“I am sorry” Ex-President, Park apologises

Former South Korean President Park Geun-hye apologized to the country saying that dhe would completely co-operate with the criminal investigation against her.

Park who was impeached March 10, told media in front of the prosecutors’ office that “I am sorry to the people. I will faithfully cooperate with questioning,”

This is the first time she is speaking publicly following her impeachment over a widening corruption investigation.

The ex-President was accused of colluding with a friend, Choi Soon-sil, to pressure big businesses to donate to two foundations that backed her policy initiatives.

Park has denied wrongdoing and has not been charged in the case.

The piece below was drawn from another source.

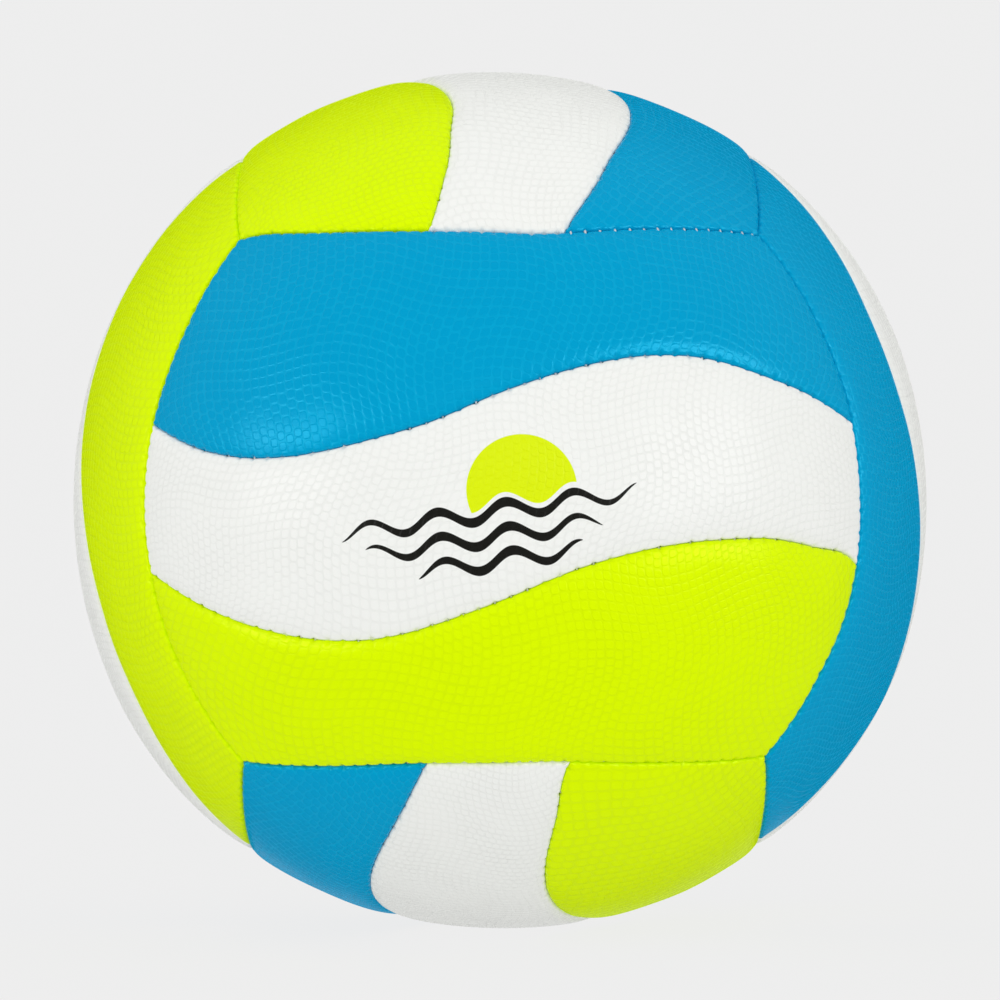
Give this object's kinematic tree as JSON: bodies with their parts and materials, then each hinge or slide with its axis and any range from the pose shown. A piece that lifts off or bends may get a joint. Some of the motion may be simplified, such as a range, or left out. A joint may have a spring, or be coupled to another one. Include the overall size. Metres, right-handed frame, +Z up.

Choi has also denied wrongdoing.

However, Park lost her presidential immunity when she was dismissed and could face more than 10 years in jail if convicted of receiving bribes from bosses of big conglomerates, including Samsung Group chief Jay Y. Lee, in return for favors.

Park’s fate and the widening corruption investigation have gripped the country at a time of rising tension with North Korea and China.

Hundreds of Park’s flag-waving supporters gathered outside her home in Seoul’s upmarket Gangnam district to see her off.

Television cameras followed her as she was driven to the prosecutors’ office in a black sedan, a few minutes away from her home, escorted by police who cleared the road.

She became South Korea’s first democratically elected president to be removed from office when the Constitutional Court upheld her impeachment by parliament in December.

The ex-President, who was accompanied by two of her lawyers, was given tea in a 10th-floor break room before going in for her first session of questioning by two prosecutors and one investigation official, prosecutors said in a statement.

One her lawyers, Yoo Yeong-ha, is known as her “Bulletproof Vest” and has been her legal voice since the beginning of the scandal in October.

Park declined to have her questioning recorded by video camera, prosecutors said.

A prosecution official told reporters earlier the questioning was expected to go on late into the night.